ペスト流行期における芳香物質の役割
14世紀のヨーロッパで大流行したペスト(黒死病)の時代、香料、ハーブ、香水などの芳香物質は、当時の医学理論と実践に基づき、複数の役割を果たしました。主な役割は以下の通りです:
1. 瘴気説に基づく予防策
- 瘴気説の支配的理論:当時の主流医学理論(瘴気説)では、病気(ペストを含む)は空気中の「瘴気」(腐敗物から発生する悪臭)によって広まると考えられていました。芳香物質はこれらの有害な空気を中和または拡散させるために用いられました。
- 具体的な使用法:
- 室内空気の浄化のため、ラベンダー、ローズマリー、樟脳、シナモン、クローブなどの芳香物質を焚く。
- 病院や街路などの公共の場に芳香ハーブを撒き、瘴気の発生源を除去しようとする試み。
- 「ペスト医師」(嘴状マスクの医師)がマスク内にアンバーグリスやバラの花弁などの芳香混合物を詰め、吸入空気を濾過。
2. 個人用途と医療用途
- 個人防護:
- ミルラやムスクなどの芳香物質を入れた香嚢(こうのう)やネックレスを身につけ、感染予防のお守りとする。
- 「四盗人の酢」と呼ばれる芳香酢やアルコール溶液を身体や環境の拭き取りに使用し、消毒効果があると考えられた。
- 医療実践:
- 腫れ物や腫瘍(ペストの典型的症状)に芳香性軟膏を塗布し、症状緩和を図った(効果は限定的であったが)。
- 抗菌作用への伝統的信仰に基づき、ニンニクやタイムなどのハーブを内服または外用。
3. 社会的・文化的影響
- 心理的な慰め:パニック状態の中で、芳香物質は心理的な防御手段となり、人々の病気に対する支配感を高めました。
- 経済と貿易:ペスト流行期に香辛料需要が急増し、胡椒やクローブなどを扱う地中海・東方貿易を促進した一方、社会的不平等を悪化させました。
- 限界:現代医学では、芳香物質がペスト(ノミが媒介する細菌による)を予防できないことは証明されており、瘴気説は後に細菌説に取って代わられました。
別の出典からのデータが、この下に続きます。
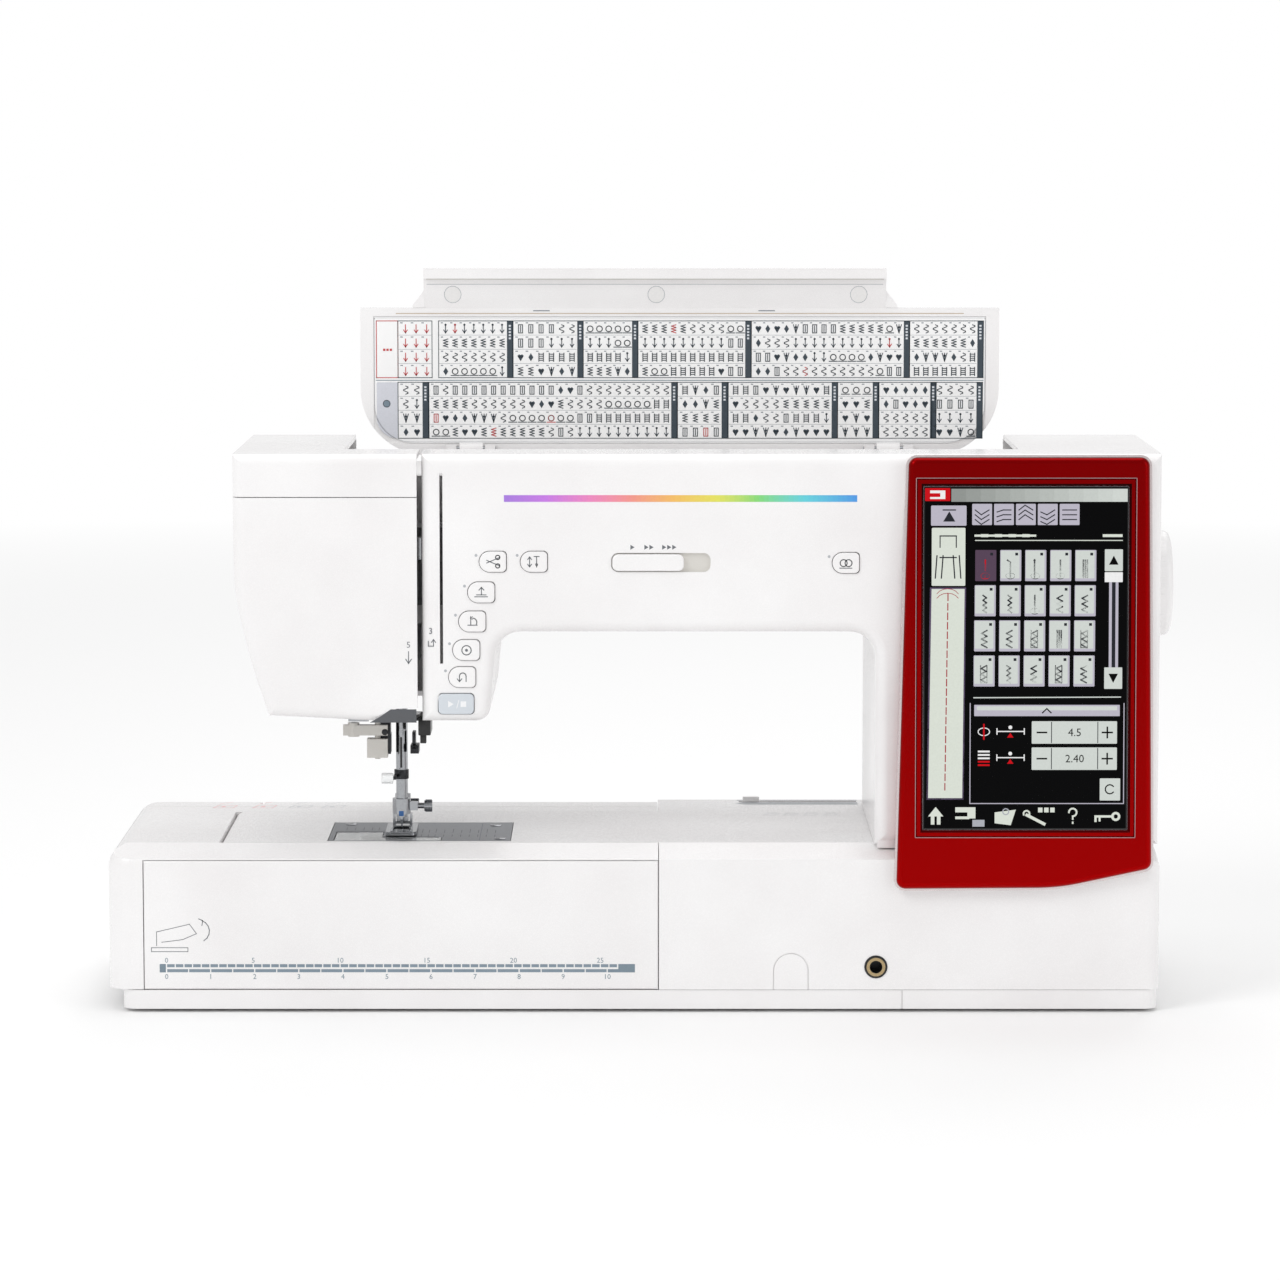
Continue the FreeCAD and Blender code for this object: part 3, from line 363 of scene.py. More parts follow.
class Sheet:
    # collects coloured marks in millimetres and makes them one piece

    def __init__(self, toWorld):
        self.toWorld, self.solids, self.tints = toWorld, [], []

    def add(self, outline, colour, level=1):
        verts, faces = prism(outline, 0, layer * level, self.toWorld)
        self.solids.append((verts, faces))
        self.tints += [inks[colour] if isinstance(colour, str) else colour] * len(faces)

    def block(self, x0, y0, x1, y1, colour, level=1, radius=0.0):
        self.add(roundedOutline(x0, y0, x1, y1, radius, 4), colour, level)

    def line(self, points, width, colour, level=1):
        for (x0, y0), (x1, y1) in zip(points, points[1:]):
            reach = math.hypot(x1 - x0, y1 - y0) or 1e-6
            ax, ay = (x1 - x0) / reach * width / 2, (y1 - y0) / reach * width / 2
            self.add([(x0 - ax - ay * 1, y0 - ay + ax), (x0 - ax + ay, y0 - ay - ax),
                      (x1 + ax + ay, y1 + ay - ax), (x1 + ax - ay, y1 + ay + ax)], colour, level)

    def ring(self, x, y, radius, width, colour, level=1, start=0, end=360, squeeze=1.0):
        steps = max(6, int(abs(end - start) / 24))
        turns = [math.radians(start + (end - start) * i / steps) for i in range(steps + 1)]
        self.line([(x + radius * math.cos(a) * squeeze, y + radius * math.sin(a)) for a in turns], width,
                  colour, level)

    def disc(self, x, y, radius, colour, level=1, sides=12):
        self.add([(x + radius * math.cos(2 * math.pi * i / sides),
                   y + radius * math.sin(2 * math.pi * i / sides))
                  for i in range(sides)], colour, level)

    def frame(self, x0, y0, x1, y1, width, colour, level=1):
        self.line([(x0, y0), (x1, y0), (x1, y1), (x0, y1), (x0, y0)], width, colour, level)

    def number(self, text, x, y, size, colour, level=1, align="CENTER"):
        curve = bpy.data.curves.new("numeral", "FONT")
        curve.body, curve.size, curve.align_x, curve.align_y = text, size, align, "CENTER"
        curve.extrude, curve.resolution_u = 0.5, 2
        holder = bpy.data.objects.new("numeral", curve)
        mesh = bpy.data.meshes.new_from_object(holder)
        thick = layer * level
        verts = [self.toWorld(x + v.co.x, y + v.co.y, (v.co.z + 0.5) * thick) for v in mesh.vertices]
        faces = [tuple(face.vertices) for face in mesh.polygons]
        self.solids.append((verts, faces))
        self.tints += [inks[colour]] * len(faces)
        bpy.data.objects.remove(holder)
        bpy.data.meshes.remove(mesh)
        bpy.data.curves.remove(curve)

    def make(self, name, body, material="ink"):
        verts, faces = join(*self.solids)
        return finish(name, verts, faces, material, body, inkOf=self.tints)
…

しかし、これらの実践は当時の衛生観念の初期の探求を反映し、間接的に公衆衛生意識の萌芽を促しました。
要約すると、ペスト時代の芳香物質は主に瘴気説の実践ツールとして、空気浄化や個人防護に用いられました。科学的には無効でしたが、医学史や文化的行動様式に深い影響を与えたのです。